__TASK OBJECTIVE__.
Using the data beneath this instruction, retype only the lines from the one that contains "middle of everything" down to the one that contains "if empty is", both included, exactly as they appear.
Start
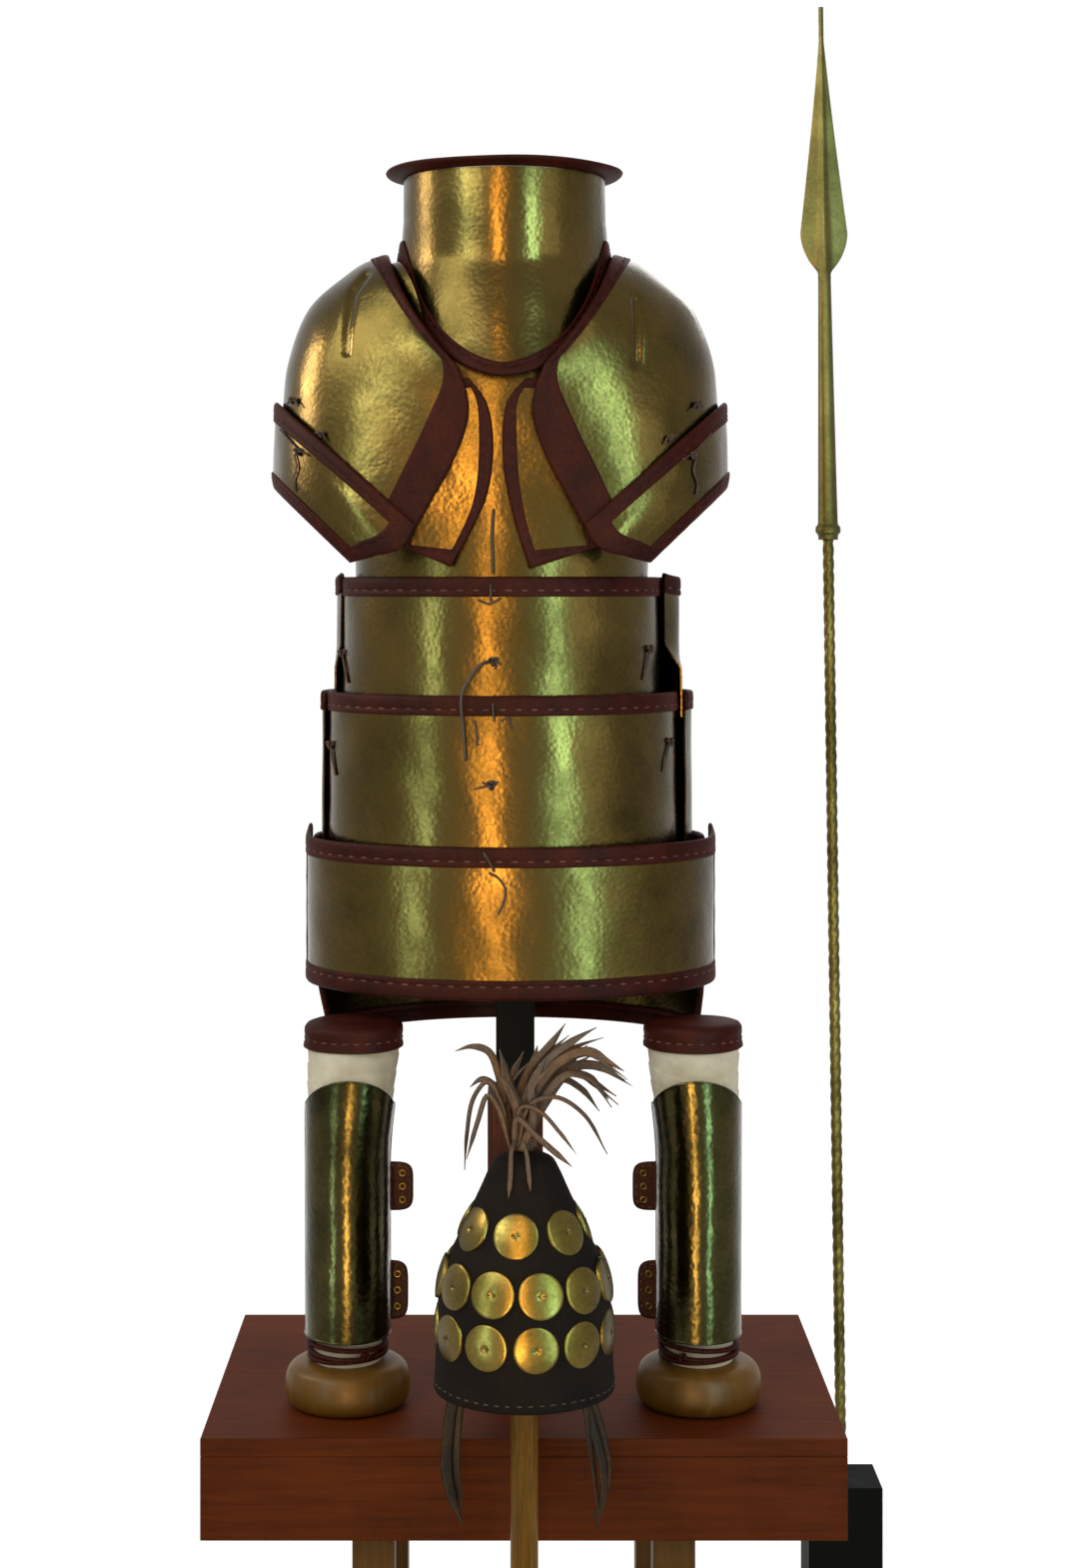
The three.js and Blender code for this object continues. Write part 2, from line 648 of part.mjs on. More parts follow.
function addLeg(hand, side) {
  const x = plinth.centreX + side * leg.spread;
  const floor = plinth.top + seat;
  const { footHeight: high, footRadius: wide } = leg;
  const foot = turned([
    [0, 0], [wide * 0.86, 0], [wide * 0.97, high * 0.16], [wide, high * 0.42], [wide * 0.96, high * 0.72],
    [wide * 0.82, high * 0.93], [leg.ankleRadius, high], [0, high],
  ], 20).translate(x, leg.y, floor);
  add(`${hand}_foot`, foot, paleWood);

  const shin = floor + high + seat;
  const capFoot = leg.top - leg.capHeight;
  const narrow = -0.12 * leg.outer;
  const levels = [[shin, narrow], [ankle.foot + ankle.height, narrow], [greave.foot + ankle.height, 0],
    [leg.swellFrom, 0], [mix(leg.swellFrom, capFoot, 0.5), 0], [capFoot, 0], [leg.top, -leg.cap]];
  add(`${hand}_leg_form`, loft(levels.map(([z, out]) => legRing(side, z, out))), cloth);

  const capOver = (z, out) => legRing(side, z, out);
  const cover = loft([capOver(capFoot, leg.cap), capOver(leg.top - leg.cap, leg.cap * 0.6),
    capOver(leg.top + leg.cap, -leg.cap)]);
  const inside = loft([capOver(capFoot - overrun, seat), capOver(capFoot, seat),
    capOver(leg.top + seat, seat - leg.cap)]);
  add(`${hand}_leg_cap`, cut(cover, inside), hide);

  const greaveOut = greave.play + bronze / 2;
  const { foot: low, height: tall, arch } = greave;
  const greaveSurface = (u, v) => {
    const across = 2 * u - 1;
    const z = low + v * (tall - arch * (1 - Math.sqrt(Math.max(0, 1 - across * across * 0.96))));
    return legPoint(side, greave.wrap * across * mix(1, 0.93, v), z, greaveOut);
  };
  const us = [0, 0.04, 0.12, 0.22, 0.34, 0.44, 0.56, 0.66, 0.78, 0.88, 0.96, 1];
  add(`${hand}_greave`, plate(greaveSurface, us, [0, 0.25, 0.5, 0.68, 0.84, 1]), hammered);

  const anklePlate = (u, v) => legPoint(side, 2 * Math.PI * u, ankle.foot + ankle.height * v,
    narrow + seat + ankle.thickness / 2);
  const round = Array.from({ length: 17 }, (_, k) => k / 16);
  add(`${hand}_ankle_strap`, plate(anklePlate, round, [0, 0.5, 1], ankle.thickness * 0.96, true), hide);

  add(`${hand}_upper_flap`, flapGeometry(side, flap.upper, flap.upperHeight, flap.upperReach), hide);
  add(`${hand}_lower_flap`, flapGeometry(side, flap.lower, flap.lowerHeight, flap.lowerReach), hide);
}

// A leather tab of the greave's fastening: it lies across the calf and sticks out on the inner side
function flapGeometry(side, z, h, reach) {
  const start = legPoint(side, Math.PI, z, seat);
  const w = leg.inner + reach;
  const corner = h * 0.28;
  const shape = new THREE.Shape();
  shape.moveTo(0, -h / 2);
  shape.lineTo(w - corner, -h / 2);
  shape.quadraticCurveTo(w, -h / 2, w, -h / 2 + corner);
  shape.lineTo(w, h / 2 - corner);
  shape.quadraticCurveTo(w, h / 2, w - corner, h / 2);
  shape.lineTo(0, h / 2);
  const slab = new THREE.ExtrudeGeometry(shape, { depth: flap.thickness, bevelEnabled: false, curveSegments: 3 });
  slab.rotateX(Math.PI / 2);
  slab.translate(0, flap.thickness, 0);
  if (side > 0) slab.scale(-1, 1, 1);
  return tidy(slab.translate(start.x, start.y, start.z));
}

// Cap: a leather shell with rows of discs, a plume tied at the crown and two chin straps
function capProfile() {
  const { foot, rimHeight, rimOut, radius, shoulderRadius, shoulder, crown, crownRadius, topRise } = cap;
  return [
    [radius + rimOut, foot], [radius + rimOut, foot + rimHeight], [radius, foot + rimHeight],
    [shoulderRadius, shoulder], [crownRadius, crown], [crownRadius * 0.45, crown + 0.85 * topRise],
  ];
}

// Radius and slope of the cap's outside at a height, as a share of the way up its side wall
function capAt(share) {
  const { foot, radius, shoulder, shoulderRadius, crown, crownRadius } = cap;
  const lower = share <= 1;
  const z = lower ? mix(foot, shoulder, share) : mix(shoulder, crown, share - 1);
  const r = lower ? mix(radius, shoulderRadius, share) : mix(shoulderRadius, crownRadius, share - 1);
  const [dr, dz] = lower
    ? [shoulderRadius - radius, shoulder - foot] : [crownRadius - shoulderRadius, crown - shoulder];
  return { z, r, tilt: Math.atan2(-dr, dz) };
}

function addCap() {
  const profile = capProfile();
  const inner = profile.filter((_, k) => k !== 1).map(([r, z], k) => [
    Math.max(r - cap.wall - (k === 0 ? cap.rimOut : 0), 0), k === 0 ? z : z - cap.wall * 0.4]);
  const outline = [[0, cap.crown + cap.topRise], ...profile.reverse(), ...inner, [0, inner.at(-1)[1]]];
  const shell = turned(outline, 20).translate(cap.x, cap.y, 0);
  const lens = [[0, -disc.sunk], [disc.radius, -disc.sunk], [disc.radius, 0],
    [disc.radius * 0.6, (disc.height - disc.sunk) * 0.72], [0, disc.height - disc.sunk]];
  const discs = [];
  for (const { height, count, turn } of discRowShares) {
    const { z, r, tilt } = capAt(height);
    for (let k = 0; k < count; k++) {
      const one = turned(lens, 8).rotateX(Math.PI / 2 - tilt);
      one.translate(0, -r, 0).rotateZ(2 * Math.PI * (k + turn) / count).translate(cap.x, cap.y, z);
      discs.push(one);
    }
  }
  add('cap', joined(shell, ...discs), darkHide);
}

// Plume: strips of hide that fan out of a tied knot on the crown, most of them to the right
const plumeStrips = [
  [-12, 0.92, 1], [2, 1, 0.9], [14, 0.96, 0.8], [26, 0.9, 1], [36, 0.86, 1], [46, 0.84, 0.9], [56, 0.72, 1],
  [66, 0.6, 0.95], [-28, 0.74, 1], [-42, 0.62, 0.95], [78, 0.24, 0.9], [-64, 0.18, 0.8], [8, 0.8, -0.6], [30, 0.7, -0.7],
];

function addPlume() {
  const base = cap.crown + cap.topRise + seat;
  const knot = turned([[0, 0], [plume.knotRadius * 0.8, 0], [plume.knotRadius, plume.knotHeight * 0.4],
    [plume.knotRadius * 0.7, plume.knotHeight], [0, plume.knotHeight]], 12);
  const strands = plumeStrips.map(([lean, rise, ahead], k) => {
    const share = lean / 80;
    const tip = at(share * plume.spread, -ahead * plume.knotRadius * (0.6 + 0.4 * (k % 3)),
      plume.knotHeight * 0.5 + plume.rise * (rise - 0.15));
    const root = at(share * plume.knotRadius * 0.4, -ahead * plume.knotRadius * 0.2, plume.knotHeight * 0.35);
    const middle = root.clone().lerp(tip, 0.55);
    middle.x *= 0.72;
    middle.z += plume.rise * 0.13;
    return rod([root, middle, tip], plume.strip, plume.thickness, 4, 6, at(0, -1, 0));
  });
  add('plume', joined(knot, ...strands).translate(cap.x, cap.y, base), strips);
}

function addChinStraps() {
  for (const [hand, side] of hands) {
    const foot = cap.foot - 2 * seat - strap.thickness / 4;
    const x = side * (cap.radius - cap.wall);
    const route = [[1, 0], [1.04, 0.3], [0.99, 0.62], [0.86, 1]].map(([out, down], k) =>
      at(cap.x + x * out, cap.y - strap.width * 0.2 * k, foot - strap.length * down));
    add(`${hand}_chin_strap`, rod(route, strap.width, strap.thickness, 4, 8, at(side, 0, 0)), strips);
  }
}

function addPole() {
  const crownIn = cap.crown - cap.wall * 0.4 - seat;
  const r = cap.crownRadius - cap.wall - seat;
  const slope = (cap.shoulderRadius - cap.crownRadius) / (cap.crown - cap.shoulder);
  const low = r + slope * pole.head;
  const { radius, baseRadius: base, baseHeight: high } = pole;
  add('cap_stand', turned([
    [0, 0], [base, 0], [base, high * 0.5], [base * 0.9, high * 0.82], [base * 0.4, high], [radius, high * 1.25],
    [radius, crownIn - 2 * pole.head], [low, crownIn - pole.head], [r, crownIn], [0, crownIn],
  ], 20).translate(cap.x, cap.y, 0), paleWood);
}

// Spear: head, shaft and block share one leaning axis
function spearPoint(z) {
  const share = (z - block.height) / (spear.top - block.height);
  return at(spear.x + spear.lean * share, spear.y, z);
}

function addSpear() {
  const { top, bladeFoot, bladeHalf, widest, bladeRib, socketTop, socketFoot, ringRadius, ringHeight, socketEnd } = spear;
  const bladeLength = top - bladeFoot;
  const section = (z, half, rib) => {
    const centre = spearPoint(z);
    return Array.from({ length: 12 }, (_, k) => {
      const turn = 2 * Math.PI * k / 12;
      const round = at(Math.cos(turn) * rib, Math.sin(turn) * rib, 0);
      if (k % 6 === 0) round.x = Math.sign(round.x) * Math.max(half, rib);
      return round.add(centre);
    });
  };
  const blade = [0.004, 0.2, 0.4, 0.6, 0.74, widest, 0.9, 0.96].map(s => {
    const swell = s < widest ? (s / widest) ** 1.25 : Math.cos((s - widest) / (1 - widest) * Math.PI / 2) ** 0.8;
    return section(top - s * bladeLength, Math.max(bladeHalf * swell, bladeRib * 0.3),
      mix(bladeRib * 0.3, bladeRib, Math.min(1, s / widest)) + Math.max(0, s - widest) * socketTop);
  });
  const ringTop = socketEnd + 2 * ringHeight;
  const socket = [[bladeFoot, socketTop], [ringTop, socketFoot], [ringTop, ringRadius],
    [ringTop - ringHeight, ringRadius], [ringTop - ringHeight, socketFoot], [socketEnd, socketFoot]]
    .map(([z, r]) => section(z, r, r));
  const whole = loft([...blade, ...socket].reverse());
  const up = spearPoint(top).sub(spearPoint(0)).normalize();
  const shaftFoot = block.height - block.socketDepth + seat;
  const shaftTop = ringTop + ringHeight * 4;
  const round = (from, to, r, count) => {
    const length = to - from;
    const one = new THREE.CylinderGeometry(r, r, length, count).rotateX(Math.PI / 2);
    one.applyQuaternion(new THREE.Quaternion().setFromUnitVectors(at(0, 0, 1), up));
    const middle = spearPoint((from + to) / 2);
    return tidy(one.translate(middle.x, middle.y, middle.z));
  };
  const play = spear.play;
  add('spear_head', cut(whole, round(socketEnd - overrun, shaftTop + seat, spear.shaft + play, 12)), spearBronze);
  add('spear_shaft', round(shaftFoot, shaftTop, spear.shaft, 12), spearBronze);
  const body = board(block.width, block.depth, block.height, spear.x, spear.y, 0);
  const hole = round(block.height - block.socketDepth, block.height + overrun, spear.shaft + play, 12);
  add('spear_block', cut(body, hole), black);
}

function addLaces() {
  for (const [name, route, steps] of [['chest_lace', chestLaceRoute, 8], ['band_lace', bandLaceRoute, 14]]) {
    const points = route.map(([x, y, z]) => at(x, y, z));
    add(name, rod(points, lace.width, lace.width, lace.sides, steps), hide);
  }
}

addPlinth();
addPost();
addTrunk();
addBands();
addCollar();
addShoulders();
addChestPlates();
for (const [hand, side] of hands) addLeg(hand, side);
addCap();
addPlume();
addChinStraps();
addPole();
addSpear();
addLaces();

// The origin is on the floor, in the middle of everything
const bounds = new THREE.Box3().setFromObject(armour);
const middle = bounds.getCenter(at(0, 0, 0));
armour.position.set(-middle.x, -middle.y, -bounds.min.z);

const part = new THREE.Group();
part.add(armour);

export default part;
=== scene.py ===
# Mycenaean bronze armour on its display stand. Metres, Z up, the armour faces -Y.
# Sizes in the dictionaries are millimetres before the shift to the frame's origin.
from functools import partial
import bpy
import bmesh
import numpy as np
from mathutils import Matrix


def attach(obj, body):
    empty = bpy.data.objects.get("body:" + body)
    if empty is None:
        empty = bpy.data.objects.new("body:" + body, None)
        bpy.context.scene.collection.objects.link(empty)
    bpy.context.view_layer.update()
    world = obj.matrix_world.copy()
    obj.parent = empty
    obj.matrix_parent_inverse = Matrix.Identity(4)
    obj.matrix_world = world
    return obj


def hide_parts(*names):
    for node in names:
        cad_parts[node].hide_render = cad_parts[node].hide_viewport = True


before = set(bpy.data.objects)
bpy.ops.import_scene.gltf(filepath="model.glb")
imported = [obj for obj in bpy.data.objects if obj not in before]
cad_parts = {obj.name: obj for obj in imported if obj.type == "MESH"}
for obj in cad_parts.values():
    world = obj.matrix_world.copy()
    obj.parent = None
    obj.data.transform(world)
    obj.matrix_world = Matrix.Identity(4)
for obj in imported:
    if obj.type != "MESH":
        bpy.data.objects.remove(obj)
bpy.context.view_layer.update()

mm = 0.001
shift = np.array([-72.25, 35.5, 0.0])        # from the part's own drawing to the frame's origin
turnFull = 2 * np.pi


def toFrame(points):
    # Drawing millimetres to frame metres: add the shift, divide by a thousand
    return (np.asarray(points, dtype=float) + shift) * mm


# Camera: the photograph's view, worked out from the armour's size and the floor line

camera = {"at": (0.0, -3014.0, 1358.0), "focalPixels": 2512.0, "centre": (509.0, 585.0),
          "photo": (1079, 1569), "sensor": 36.0}


def addCamera():
    wide, high = camera["photo"]
    data = bpy.data.cameras.new("photoCamera")
    data.sensor_fit = "VERTICAL"
    data.sensor_height = camera["sensor"]
    data.lens = camera["focalPixels"] / high * camera["sensor"]
    data.shift_x = (wide / 2 - camera["centre"][0]) / high
    data.shift_y = (camera["centre"][1] - high / 2) / high
    data.clip_end = 50
    eye = bpy.data.objects.new("photoCamera", data)
    eye.location = toFrame(camera["at"])
    eye.rotation_euler = (np.pi / 2, 0, 0)
    bpy.context.scene.collection.objects.link(eye)
    bpy.context.scene.camera = eye


addCamera()
print("camera placed")


# Curves and meshes

def unit(vectors):
    return vectors / np.maximum(np.linalg.norm(vectors, axis=-1, keepdims=True), 1e-12)


def alongCurve(knots, t):
    # Centripetal Catmull-Rom curve through the knots: each span is a cubic whose end slopes come
    # from the neighbouring knots, weighted by the square roots of the distances between them
    knots = np.asarray(knots, dtype=float)
    first = 2 * knots[0] - knots[1]
    last = 2 * knots[-1] - knots[-2]
    padded = np.vstack([first, knots, last])
    t = np.clip(np.asarray(t, dtype=float), 0, 1) * (len(knots) - 1)
    span = np.minimum(t.astype(int), len(knots) - 2)
    w = (t - span)[..., None]
    p0, p1, p2, p3 = (padded[span + k] for k in range(4))
    gap = lambda a, b: np.sqrt(np.linalg.norm(b - a, axis=-1, keepdims=True))
    d1 = np.maximum(gap(p1, p2), 1e-9)
    d0, d2 = gap(p0, p1), gap(p2, p3)
    d0 = np.where(d0 < 1e-4, d1, d0)
    d2 = np.where(d2 < 1e-4, d1, d2)
    m1 = ((p1 - p0) / d0 - (p2 - p0) / (d0 + d1) + (p2 - p1) / d1) * d1
    m2 = ((p2 - p1) / d1 - (p3 - p1) / (d1 + d2) + (p3 - p2) / d2) * d1
    return (p1 + m1 * w + (3 * (p2 - p1) - 2 * m1 - m2) * w ** 2
            + (2 * (p1 - p2) + m1 + m2) * w ** 3)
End
__SOLUTION TO THIS PROBLEM__.
// The origin is on the floor, in the middle of everything
const bounds = new THREE.Box3().setFromObject(armour);
const middle = bounds.getCenter(at(0, 0, 0));
armour.position.set(-middle.x, -middle.y, -bounds.min.z);

const part = new THREE.Group();
part.add(armour);

export default part;
=== scene.py ===
# Mycenaean bronze armour on its display stand. Metres, Z up, the armour faces -Y.
# Sizes in the dictionaries are millimetres before the shift to the frame's origin.
from functools import partial
import bpy
import bmesh
import numpy as np
from mathutils import Matrix


def attach(obj, body):
    empty = bpy.data.objects.get("body:" + body)
    if empty is None:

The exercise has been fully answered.